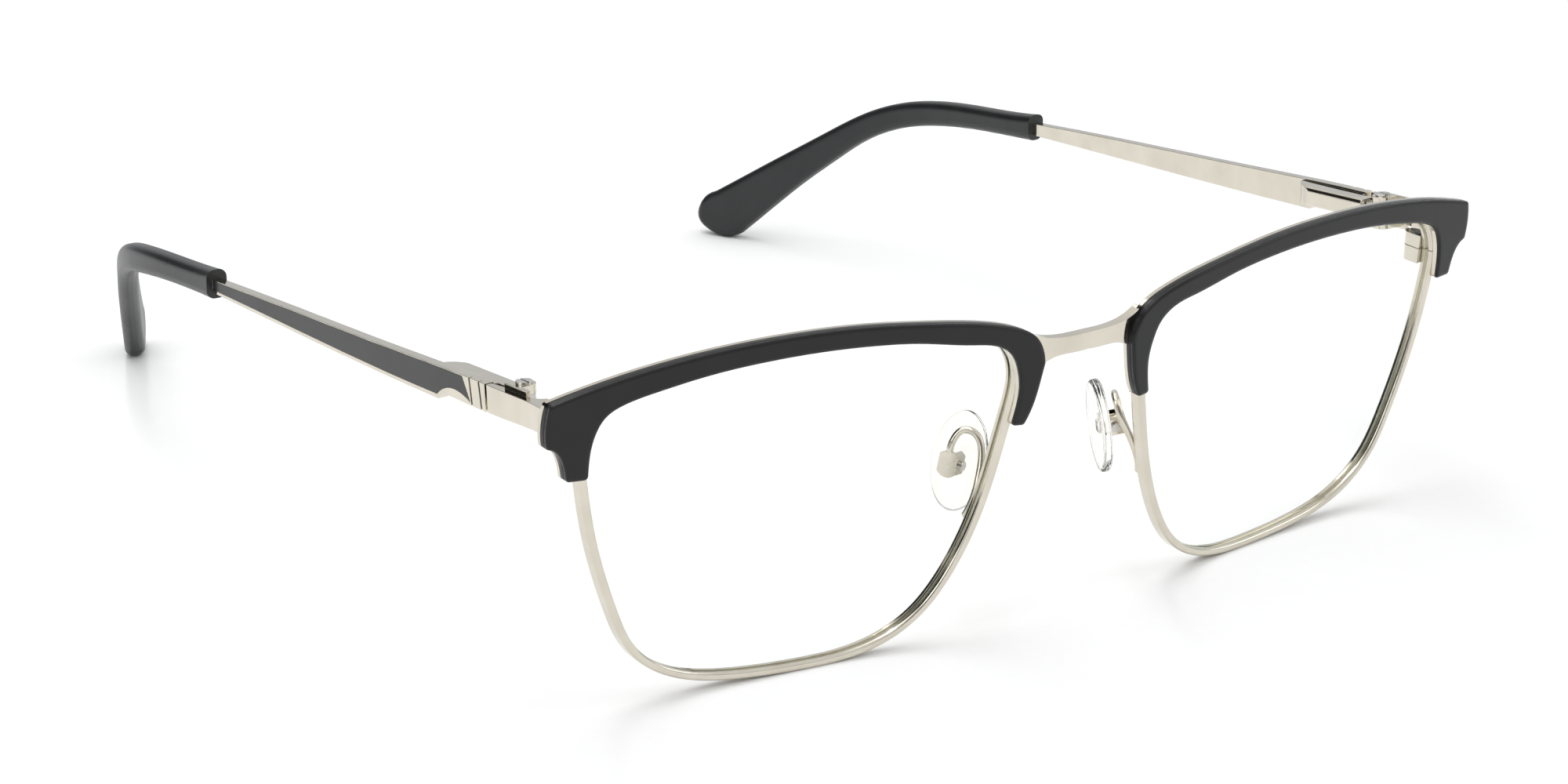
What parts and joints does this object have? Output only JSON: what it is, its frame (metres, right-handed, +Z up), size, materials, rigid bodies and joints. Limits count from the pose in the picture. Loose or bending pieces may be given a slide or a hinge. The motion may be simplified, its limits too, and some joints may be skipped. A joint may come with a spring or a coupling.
{
  "type": "half rim eyeglasses",
  "caption": "Metal eyeglasses with dark brow plates over the upper half of each eyewire, spring-hinged folding temples with black sleeves, and rocking clear nose pads.",
  "frame": {"origin": "on the table the glasses stand on, under the middle of the footprint, in the plane of symmetry", "axes": "+Z up, +Y from the front back along the temples, +X to the wearer's left"},
  "size_m": [0.1384, 0.1516, 0.043],
  "materials": {
    "polished_metal": "polished warm silver plating on nickel alloy",
    "screw_steel": "satin",
    "black_plate": "semi-gloss black lacquer with rounded edges",
    "black_inlay": "semi-gloss dark lacquer",
    "tip_plastic": "matte black acetate",
    "lens": "clear, hard-coated plastic lens",
    "clear_silicone": "clear silicone"
  },
  "bodies": {
    "front": {"bridge": "polished_metal", "rim_left": "polished_metal", "lens_left": "lens", "brow_backing_left": "polished_metal", "brow_plate_left": "black_plate", "endpiece_left": "polished_metal", "closing_block_upper_left": "polished_metal", "closing_block_lower_left": "polished_metal", "block_screw_left": "screw_steel", "front_leaf_left": "polished_metal", "hinge_screw_left": "screw_steel", "pad_arm_left": "polished_metal", "pad_box_left": "polished_metal", "pad_screw_left": "screw_steel", "rim_right": "polished_metal", "lens_right": "lens", "brow_backing_right": "polished_metal", "brow_plate_right": "black_plate", "endpiece_right": "polished_metal", "closing_block_upper_right": "polished_metal", "closing_block_lower_right": "polished_metal", "block_screw_right": "screw_steel", "front_leaf_right": "polished_metal", "hinge_screw_right": "screw_steel", "pad_arm_right": "polished_metal", "pad_box_right": "polished_metal", "pad_screw_right": "screw_steel"},
    "slug_left": {"hinge_slug_left": "screw_steel", "slug_nut_left": "screw_steel", "hinge_spring_left": "screw_steel"},
    "temple_arm_left": {"temple_left": "polished_metal", "temple_inlay_left": "black_inlay", "temple_tip_left": "tip_plastic", "hinge_housing_left": "polished_metal", "hinge_bush_left": "polished_metal"},
    "pad_left": {"nose_pad_left": "clear_silicone"},
    "slug_right": {"hinge_slug_right": "screw_steel", "slug_nut_right": "screw_steel", "hinge_spring_right": "screw_steel"},
    "temple_arm_right": {"temple_right": "polished_metal", "temple_inlay_right": "black_inlay", "temple_tip_right": "tip_plastic", "hinge_housing_right": "polished_metal", "hinge_bush_right": "polished_metal"},
    "pad_right": {"nose_pad_right": "clear_silicone"}
  },
  "joints": [
    {"name": "temple_fold_left", "type": "hinge", "parent": "front", "child": "slug_left", "pos_m": [0.065, -0.0566, 0.0356], "axis": [0, 0.0872, 0.9962], "range_deg": [-8, 84]},
    {"name": "temple_spring_left", "type": "slide", "parent": "slug_left", "child": "temple_arm_left", "axis": [0, 0.9962, -0.0872], "range_m": [0, 0.001], "stiffness_N_per_m": 500, "springref_m": -0.002, "deforming": ["hinge_spring_left"]},
    {"name": "pad_rock_left", "type": "hinge", "parent": "front", "child": "pad_left", "pos_m": [0.01229, -0.06618, 0.02027], "axis": [-0.3705, -0.9226, -0.107], "range_deg": [-8, 8]},
    {"name": "temple_fold_right", "type": "hinge", "parent": "front", "child": "slug_right", "pos_m": [-0.065, -0.0566, 0.0356], "axis": [0, -0.0872, -0.9962], "range_deg": [-8, 68]},
    {"name": "temple_spring_right", "type": "slide", "parent": "slug_right", "child": "temple_arm_right", "axis": [0, 0.9962, -0.0872], "range_m": [0, 0.001], "stiffness_N_per_m": 500, "springref_m": -0.002, "deforming": ["hinge_spring_right"]},
    {"name": "pad_rock_right", "type": "hinge", "parent": "front", "child": "pad_right", "pos_m": [-0.01229, -0.06618, 0.02027], "axis": [0.3705, -0.9226, -0.107], "range_deg": [-8, 8]}
  ]
}
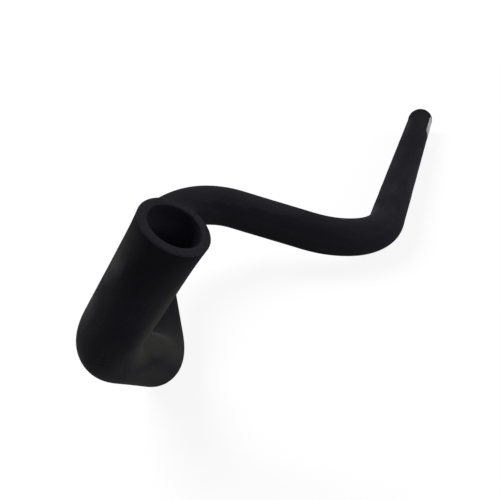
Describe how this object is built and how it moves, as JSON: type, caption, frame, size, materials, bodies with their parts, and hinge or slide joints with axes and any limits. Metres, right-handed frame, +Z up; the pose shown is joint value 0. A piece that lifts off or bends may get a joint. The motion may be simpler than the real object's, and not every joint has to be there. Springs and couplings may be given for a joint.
{
  "type": "heater hose",
  "caption": "Moulded rubber heater hose with four bends in different planes, open and cut square at both ends.",
  "frame": {"origin": "on the bench, under the middle of the box that the lying hose fills", "axes": "+Y along the straight long leg towards the far end, +Z up from the bench"},
  "size_m": [0.1542, 0.5436, 0.1236],
  "materials": {
    "rubber": "dull black cured rubber with a fine lengthwise texture"
  },
  "bodies": {
    "root": {"hose": "rubber"}
  },
  "joints": []
}
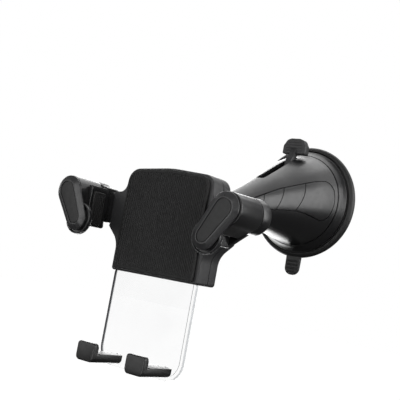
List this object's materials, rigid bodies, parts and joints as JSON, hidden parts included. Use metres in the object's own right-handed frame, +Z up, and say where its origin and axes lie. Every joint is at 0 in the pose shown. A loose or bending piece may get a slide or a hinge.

□ □ □

▶ [Problem to solve]
Output exactly the lines above, from the one holding "Describe how this" through the end of the data, including the first and last.

▶ [Correct result]
Describe how this object is built and how it moves, as JSON: type, caption, frame, size, materials, bodies with their parts, and hinge or slide joints with axes and any limits. Metres, right-handed frame, +Z up; the pose shown is joint value 0. A piece that lifts off or bends may get a joint. The motion may be simpler than the real object's, and not every joint has to be there. Springs and couplings may be given for a joint.
{
  "type": "heater hose",
  "caption": "Moulded rubber heater hose with four bends in different planes, open and cut square at both ends.",
  "frame": {"origin": "on the bench, under the middle of the box that the lying hose fills", "axes": "+Y along the straight long leg towards the far end, +Z up from the bench"},
  "size_m": [0.1542, 0.5436, 0.1236],
  "materials": {
    "rubber": "dull black cured rubber with a fine lengthwise texture"
  },
  "bodies": {
    "root": {"hose": "rubber"}
  },
  "joints": []
}
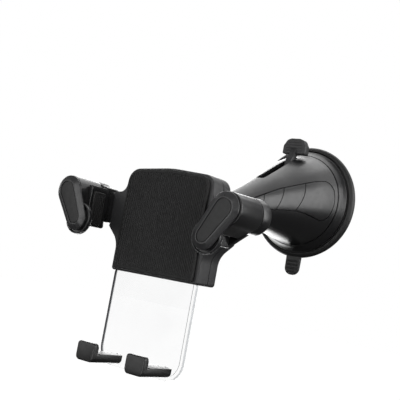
List this object's materials, rigid bodies, parts and joints as JSON, hidden parts included. Use metres in the object's own right-handed frame, +Z up, and say where its origin and axes lie. Every joint is at 0 in the pose shown. A loose or bending piece may get a slide or a hinge.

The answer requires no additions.